The birthplace memorial near Hodgenville, Kentucky is Exhibit A in this regard. The columned and porticoed shrine at the top of 56 steps (one for every year of Lincoln’s life) looks like a big mausoleum. But it does not house graves. Instead, it contains a log cabin like the one in which Lincoln was born. For decades, the cabin was said to be the cabin of his birth, until it was determined that the logs used in its construction post-dated the year of his birth. Now it’s called a symbolic cabin.
If that weren’t enough shaky history, down the road there’s another cabin on another plot of land associated with the itinerant Lincolns, who were kicked off the property where he was born and moved up the road before finally quitting the state altogether when Abe was 7. (The family wasn’t poor, the park service guides are quick to point out. If anything, they were solidly middle class. But Thomas Lincoln, the president’s father, was careless when it came to things like deeds and property rights, and eviction sent him packing.) No one has ever pretended that the second cabin housed the 16th president, but as the tour guide goes through her spiel, you learn that not even the location is certain. The Lincolns might have lived where the second cabin stands, or they might have lived across the road.
This is, naturally enough, what happens when it comes to origin stories of people with humble beginnings. Those beginnings are often obscure, because no one was paying attention at the time. Wanting to do justice to the man and to what facts we possess, we usually split the difference. Or as the newspaper editor says in John Ford’s The Man Who Shot Liberty Valance, “When the truth becomes legend, print the legend.” The Lincoln birthplace memorial does not trade in outright fabrication—indeed, its keepers carefully document how previous generations did fabricate the truth before ultimately setting the record straight. But by maintaining the faux cabin inside the memorial building, it ultimately tells us more about how our ancestors doctored the past than it does about Lincoln himself.
Set off by itself amid rolling hills and Kentucky farmland, the Lincoln birthplace memorial is not overrun with tourists, something the Park Service and its fund-raising adjunct, the National Park Foundation, would like to see change (According to the Park Service, its 10 most-visited properties get over 28 percent of the visits to all park service properties, and the top 10 percent of parks (41) receive 62.8 percent of all visits). If you do chance to visit, you are likely to concur. This odd creation in the middle of nowhere is surreally moving, or at least I found it so. The site of that temple to Lincoln astride its hill is like something from a Fellini movie: solid but dreamlike. And if it conjures thoughts more funereal than fun, if it tells us more about how history is written and then rewritten than it does about actual fact, that’s a good history lesson, too.
South of the Lincoln memorial, near Murfreesboro, Tennessee, lies the Stones River National Battlefield, where some 3,000 men lost their lives in three days of fighting in the freezing cold around the new year in 1862-63. The costly victory was a crucial Union win, because while Lincoln had published his Emancipation Proclamation (the Union win at Antietam had given him the momentum necessary for that move), he badly needed another major victory before enforcing the proclamation. Stones River delivered the win he needed.

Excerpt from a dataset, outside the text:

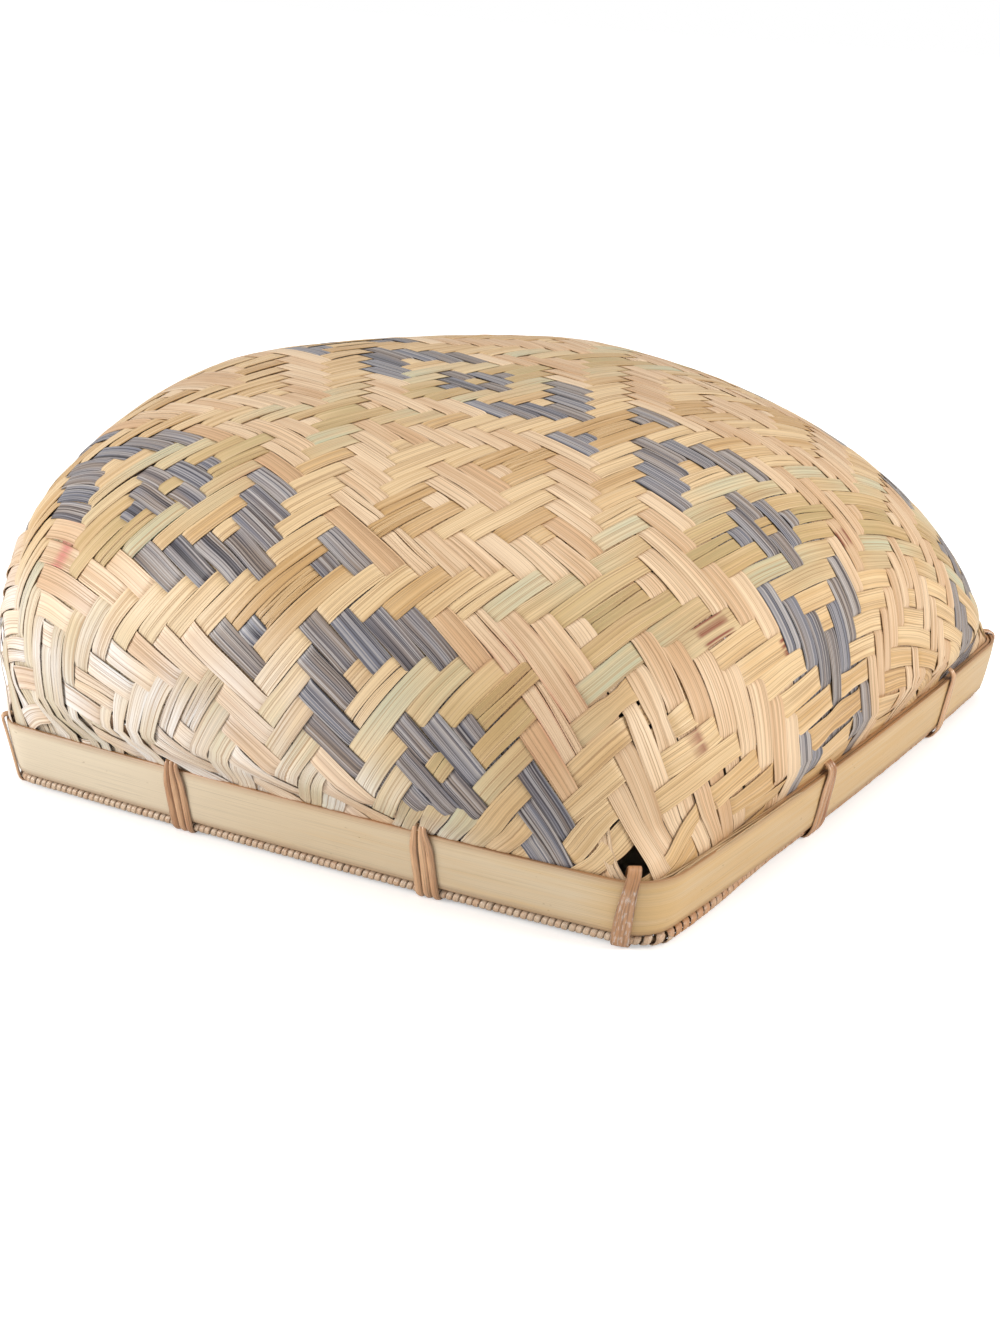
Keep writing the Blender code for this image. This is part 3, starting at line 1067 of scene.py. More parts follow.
@dataclass
class Net:
    """Numbering of the strips over the shell.

    Two smooth polynomials of the chart give, at any place, the number of the crosswise
    strip and of the lengthwise strip that pass there. They were fitted so that the
    strips run, bend and crowd as on the real tray.
    """

    shell: Shell
    size: float = 0.3
    degree: int = 7
    tries: int = 9
    longest_step: float = 0.02
    least_slope: float = 50.0
    crosswise: tuple[float, ...] = (
        -23.281, 31.033, -8.209, 22.325, 3.037, 3.772, -4.367, -10.431, -6.893, -11.144,
        -33.066, 10.544, -21.213, 6.456, 12.722, 12.158, 26.948, 15.709, 23.670, -14.120,
        13.567, 15.438, -9.315, 15.853, -14.896, 1.267, -3.250, -8.526, -7.503, -12.025,
        -5.161, -22.313, 8.243, -13.417, 10.306, -5.501,
    )  # fmt: skip
    lengthwise: tuple[float, ...] = (
        10.636, 13.575, 36.824, -12.900, -0.147, -12.512, -18.557, -1.807, 5.008, -19.631,
        10.620, -8.917, 38.894, -12.507, 23.875, 23.733, -18.759, 12.442, 24.619, -29.894,
        17.213, -3.214, 7.993, -18.398, 5.807, -27.909, 8.712, -11.165, -9.307, 8.069,
        -9.199, 8.559, 9.077, -14.026, 18.222, -4.795,
    )  # fmt: skip

    def __post_init__(self) -> None:
        """Number the chart's table, as first guesses for solve()."""
        places = self.shell.chart()[:, ::4].reshape(-1, 2)
        self.numbers = self.read(places)[0]
        self.places = places
        self.tree = KDTree(len(places))
        for index, (i, j) in enumerate(self.numbers):
            self.tree.insert((i, j, 0.0), index)
        self.tree.balance()

    def read(self, flat: np.ndarray) -> tuple[np.ndarray, np.ndarray]:
        """Strip numbers at chart places, and how they change.

        Args:
            flat: chart places (n, 2).

        Returns:
            Numbers (n, 2): crosswise and lengthwise; and their slopes (n, 2, 2).
        """
        x, y = flat[:, 0] / self.size, flat[:, 1] / self.size
        xs, ys = [np.ones_like(x)], [np.ones_like(y)]
        for _ in range(self.degree):
            xs.append(xs[-1] * x)
            ys.append(ys[-1] * y)
        value = np.zeros((len(x), 2))
        slope = np.zeros((len(x), 2, 2))
        term = 0
        for n in range(self.degree + 1):
            for k in range(n + 1):
                p, q = n - k, k
                for row, factors in enumerate((self.crosswise, self.lengthwise)):
                    c = factors[term]
                    value[:, row] += c * xs[p] * ys[q]
                    if p:
                        slope[:, row, 0] += c * p * xs[p - 1] * ys[q] / self.size
                    if q:
                        slope[:, row, 1] += c * q * xs[p] * ys[q - 1] / self.size
                term += 1
        return value, slope

    def solve(self, numbers: np.ndarray, guess: np.ndarray | None = None) -> np.ndarray:
        """Chart places at which the strips have these numbers.

        Args:
            numbers: wanted numbers (n, 2).
            guess: places to start from, or None for the nearest tabulated ones.

        Returns:
            Chart places (n, 2).
        """
        if guess is None:
            guess = np.array([self.places[self.tree.find((i, j, 0.0))[1]] for i, j in numbers])
        flat = guess.copy()
        for _ in range(self.tries):
            value, slope = self.read(flat)
            miss = numbers - value
            det = slope[:, 0, 0] * slope[:, 1, 1] - slope[:, 0, 1] * slope[:, 1, 0]
            det = np.where(np.abs(det) < self.least_slope, self.least_slope, det)
            dx = (slope[:, 1, 1] * miss[:, 0] - slope[:, 0, 1] * miss[:, 1]) / det
            dy = (-slope[:, 1, 0] * miss[:, 0] + slope[:, 0, 0] * miss[:, 1]) / det
            step = np.stack([dx, dy], -1)
            size = np.linalg.norm(step, axis=1, keepdims=True)
            flat += step * np.minimum(1, self.longest_step / np.maximum(size, 1e-9))
        return flat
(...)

You can tour the battlefield today, which is beautifully marked and labeled to allow you to follow the ebb and flow of three days of fighting, but the most eye-opening thing at Stones River is the national cemetery, where more than 6,000 veterans’ graves now march across the landscape with what the poet Allen Tate so mordantly called “strict impunity.” As with the Lincoln birthplace, to study the graveyard closely is itself a lesson in how history and mores change: Immediately after the war, white and black troops were buried side by side, but that ended with the rise of Jim Crow. And then, sometime in the ’50s or early ’60s, the segregation ended. So what was fought for in the Civil War was ultimately redeemed.
But Stones River has more than one curve to throw at you: Cutting right through the sprawling battlefield is another Park-Service protected landscape: the Trail of Tears taken by the Cherokee who were driven off their lands and forced into exile in the western territories. So in this spot, one bloodsoaked piece of history overlays and mingles with another genocidal tragedy. It is, at the very least, an unsettling place. Protected and bounded, with plenty of parking, it still reeks of death, even in the silence of a summer noon.
To fully understand and appreciate our country, we need parks like Yosemite and the Blue Ridge Parkway to lift our spirits. But to fully comprehend where we came from and how we got where we are, we need the darker places too.